The Least The Better

When it comes to credit, the question would be: How many accounts are in charge off status, rather then what the total amount owed is. Therefore, try to pay the smaller balances in full. That would be a better option than knocking a little bit off a large balance while still leaving a balance that will charge off.

For example:

You have 5 credit card accounts totaling $10,000 in balances:

Card A- $5,000 balance

Card B- $2,500 balance.

Card C- $1,500.

Card D- $500.

Card E- $500.

You have only $1,000 available in your bank account to make payments.

Paying the $1,000 for card A ($5,000 balance) and bringing down the balance to $4,000, would still leave the card to charge off at the end.
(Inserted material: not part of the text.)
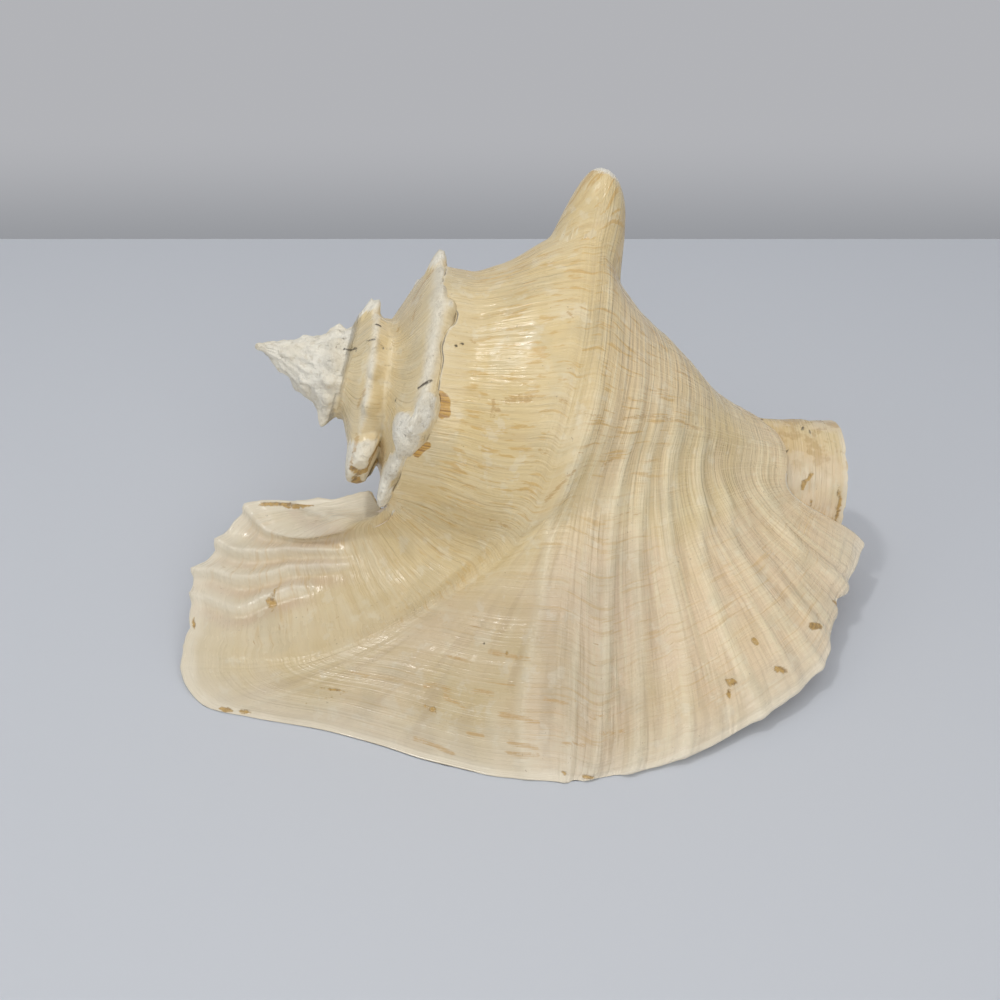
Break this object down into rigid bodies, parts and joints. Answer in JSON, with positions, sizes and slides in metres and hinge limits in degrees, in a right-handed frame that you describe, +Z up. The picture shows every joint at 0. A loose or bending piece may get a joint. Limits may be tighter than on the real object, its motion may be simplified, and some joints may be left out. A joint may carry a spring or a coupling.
{
  "type": "queen conch shell",
  "caption": "Adult spiral sea snail shell with a spined crown, long dorsal spine and wide flared lip, lying on its opening; faded cream, for display.",
  "frame": {"origin": "centre of the bounding box on the surface the shell rests on", "axes": "+X from the apex of the spire to the siphonal canal, +Z up from the resting surface, the flared lip spreads towards -Y"},
  "size_m": [0.2638, 0.204, 0.1523],
  "materials": {
    "shell": "satin"
  },
  "bodies": {
    "root": {"conch_shell": "shell"}
  },
  "joints": []
}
And the total number of accounts which will be charges off would still be five!

But if you pay up card D in full ($500) and card E in full ($500), then these accounts will be marked paid as agreed. This would leave you only with cards A, B,C, to charge off. So the total accounts that will charge off would only be three.

Balance Transfer And Combine Balances

Another strategy to minimize accounts that will charge off is to combine balances through balance transfers.

Let’s use the same example:

You have 5 credit card accounts totaling $10,000 in balances

Card A- $5,000 balance

Card B- $2,500 balance.

Card C- $1,500. 

Card D- $500.

Card E- $500.

If possible, try to balance transfer the balances from account C ($1,500), D ($500), and E ($500) all into account A and B; Even though accounts A and B will charge off with a bigger balance. But the total accounts that will charge off will be two instead of five. This will be less catastrophic in the long run for your credit.

Please keep in mind that this idea is only an overall idea regarding protecting your credit. Please consult with a debt attorney about your situation.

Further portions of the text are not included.